Expenditure on private security therefore seems like a prudent investment. To date, not a single ship with privately armed contractors on board has been hijacked by pirates, a fact regularly touted by both industry executives and government officials, particularly U.S. Assistant Secretary of State for Political-Military Affairs Andrew J. Shapiro.
It’s no surprise then that the maritime security industry is booming. However, this rapid growth brings with it the need for regulation. Private contractors are not, obviously, serving military personnel, so there is no clear legal framework governing their rules of engagement. In many cases, on the high seas at least, they are the law. This is a reality that should worry every maritime stakeholder.
Greater oversight and transparency, especially from flag states, is critical. However, the stringency of their policies regarding the use of armed guards vary greatly. While there are ongoing efforts – by the shipping industry, governments, the IMO and even the private security sector itself – to create standards and rules, none of these are legally binding. Such a glaring absence of regulation also makes it very difficult for ship owners to discern between reputable companies offering private security and those unprofessional and less responsible outfits.

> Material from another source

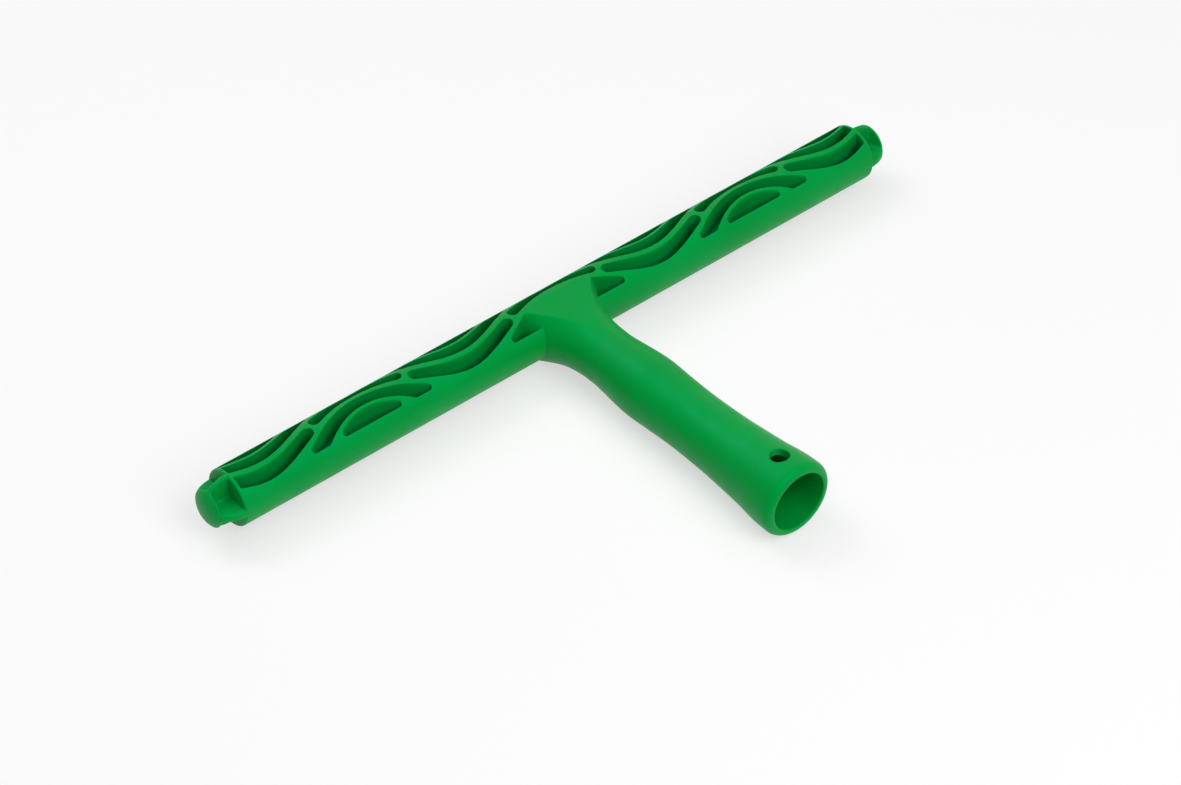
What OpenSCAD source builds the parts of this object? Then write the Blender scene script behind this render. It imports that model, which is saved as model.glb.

The hazy legal status of privately contracted armed guards is a particularly thorny dilemma for international lawyers. Part of the problem lies in the fact that shipping is by its very nature already one of the most globalized industries, a fact evident not only in the central role that it plays in facilitating international trade, but also by virtue of the dizzying array of actors involved.
A typical merchant vessel is, for example, registered in one country but owned, managed, operated and guarded by a series of disparate companies based in several other countries and which employ individuals of diverse nationalities. Who decides which jurisdiction’s laws should apply, when, and in what specific circumstances? And who should be held accountable for the actions of private armed guards operating in international waters? Often, the sheer number of national interests represented results in a reluctance for any one state to take a leading regulatory role.
As part of the growing militarization of the high seas, another alarming trend may be afoot: the potential rise of private navies. One publication, for example, reported a few months ago that a private navy, comprising a fleet of 18 ships, based in Djibouti, would offer to convoy merchant vessels along the shipping lane between the Red Sea and the Arabian Sea.
If current trends provide any indication, Somali pirate attacks may well continue to drop over the short to medium term. At the same time, however, the consequences of unregulated efforts by unaccountable private security enterprises may herald the emergence of another maritime security risk to those who make their livelihoods on the high seas.